Output the data below in full, byte for byte. Nothing may differ.

········

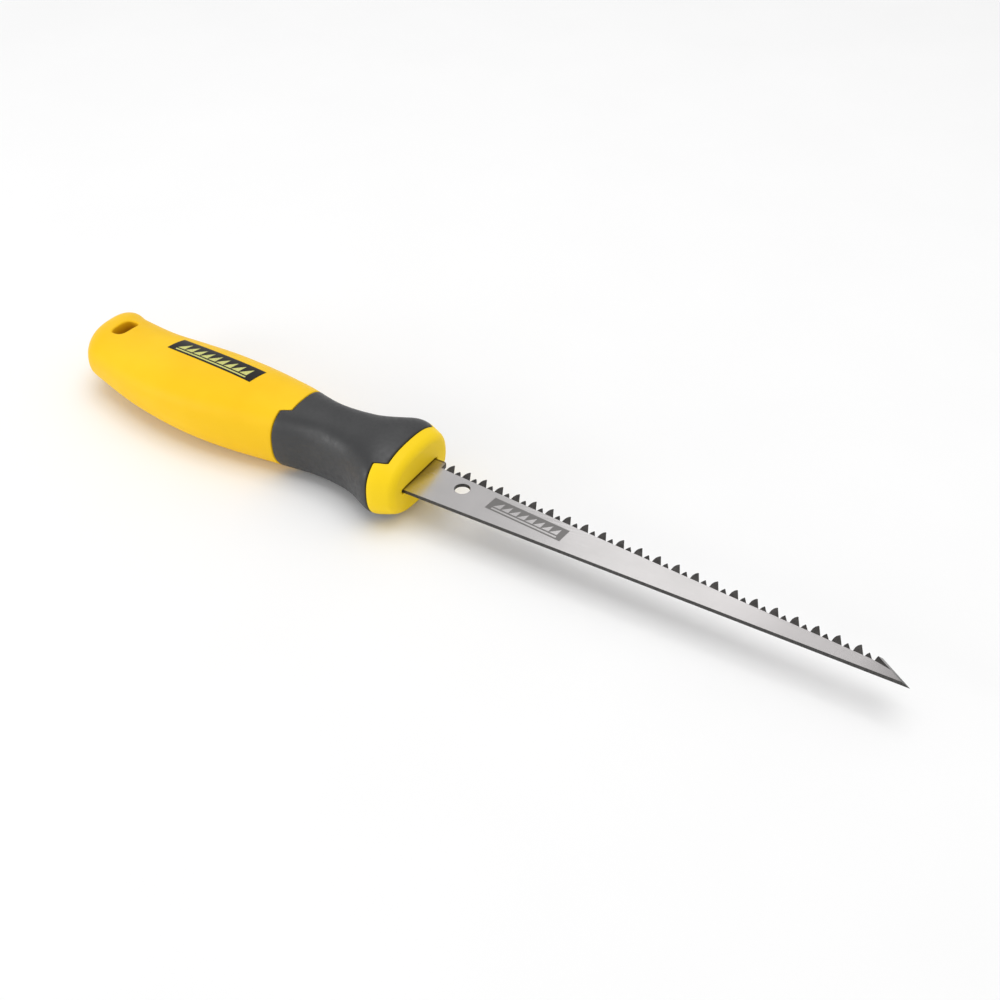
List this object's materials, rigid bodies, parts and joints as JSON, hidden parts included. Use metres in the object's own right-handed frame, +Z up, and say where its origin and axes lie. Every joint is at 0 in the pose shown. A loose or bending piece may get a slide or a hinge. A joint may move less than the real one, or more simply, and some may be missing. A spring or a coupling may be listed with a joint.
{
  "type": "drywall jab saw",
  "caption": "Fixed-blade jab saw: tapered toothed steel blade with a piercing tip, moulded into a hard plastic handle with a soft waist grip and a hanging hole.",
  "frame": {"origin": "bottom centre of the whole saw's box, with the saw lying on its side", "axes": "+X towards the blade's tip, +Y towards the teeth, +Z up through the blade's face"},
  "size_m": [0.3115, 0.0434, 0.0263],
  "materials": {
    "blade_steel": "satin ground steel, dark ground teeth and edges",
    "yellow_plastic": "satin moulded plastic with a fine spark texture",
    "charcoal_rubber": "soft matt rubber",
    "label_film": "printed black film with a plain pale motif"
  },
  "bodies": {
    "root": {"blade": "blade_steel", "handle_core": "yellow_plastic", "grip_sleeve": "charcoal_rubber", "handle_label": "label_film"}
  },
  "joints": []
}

········

### Output below
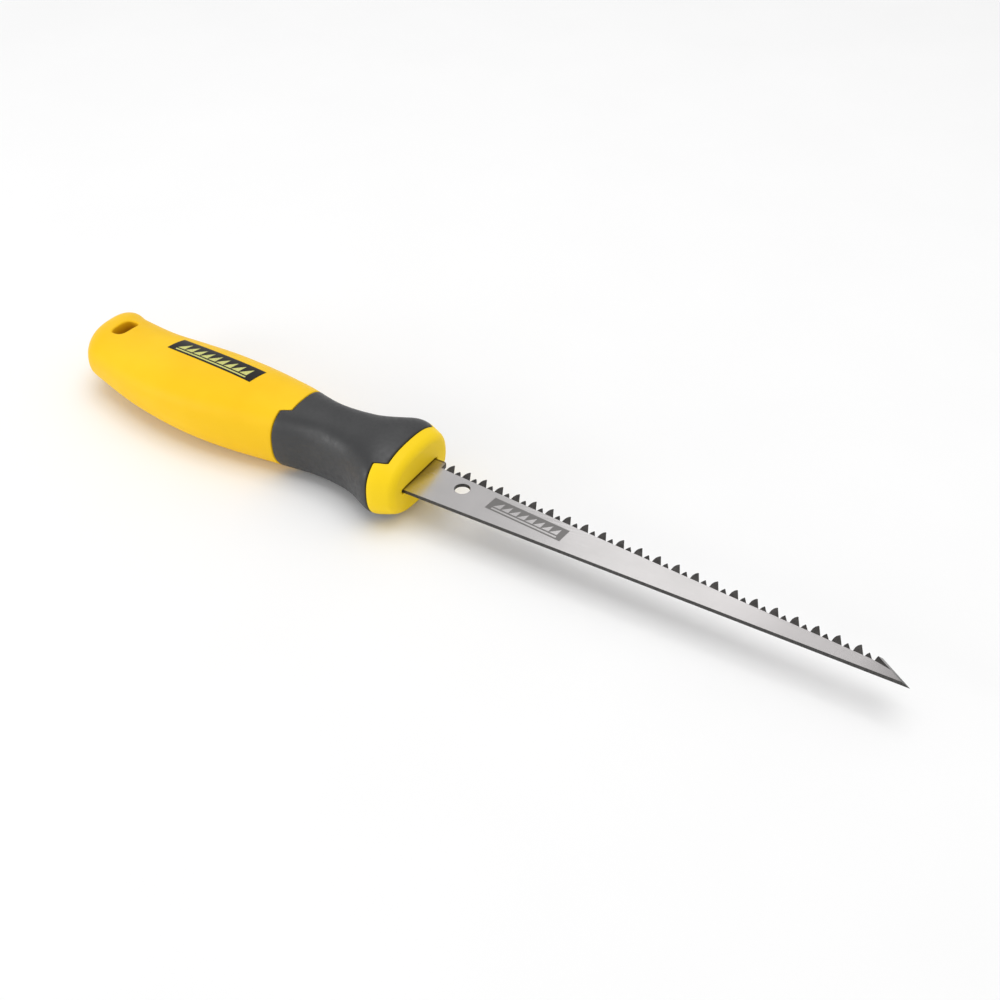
List this object's materials, rigid bodies, parts and joints as JSON, hidden parts included. Use metres in the object's own right-handed frame, +Z up, and say where its origin and axes lie. Every joint is at 0 in the pose shown. A loose or bending piece may get a slide or a hinge. A joint may move less than the real one, or more simply, and some may be missing. A spring or a coupling may be listed with a joint.
{
  "type": "drywall jab saw",
  "caption": "Fixed-blade jab saw: tapered toothed steel blade with a piercing tip, moulded into a hard plastic handle with a soft waist grip and a hanging hole.",
  "frame": {"origin": "bottom centre of the whole saw's box, with the saw lying on its side", "axes": "+X towards the blade's tip, +Y towards the teeth, +Z up through the blade's face"},
  "size_m": [0.3115, 0.0434, 0.0263],
  "materials": {
    "blade_steel": "satin ground steel, dark ground teeth and edges",
    "yellow_plastic": "satin moulded plastic with a fine spark texture",
    "charcoal_rubber": "soft matt rubber",
    "label_film": "printed black film with a plain pale motif"
  },
  "bodies": {
    "root": {"blade": "blade_steel", "handle_core": "yellow_plastic", "grip_sleeve": "charcoal_rubber", "handle_label": "label_film"}
  },
  "joints": []
}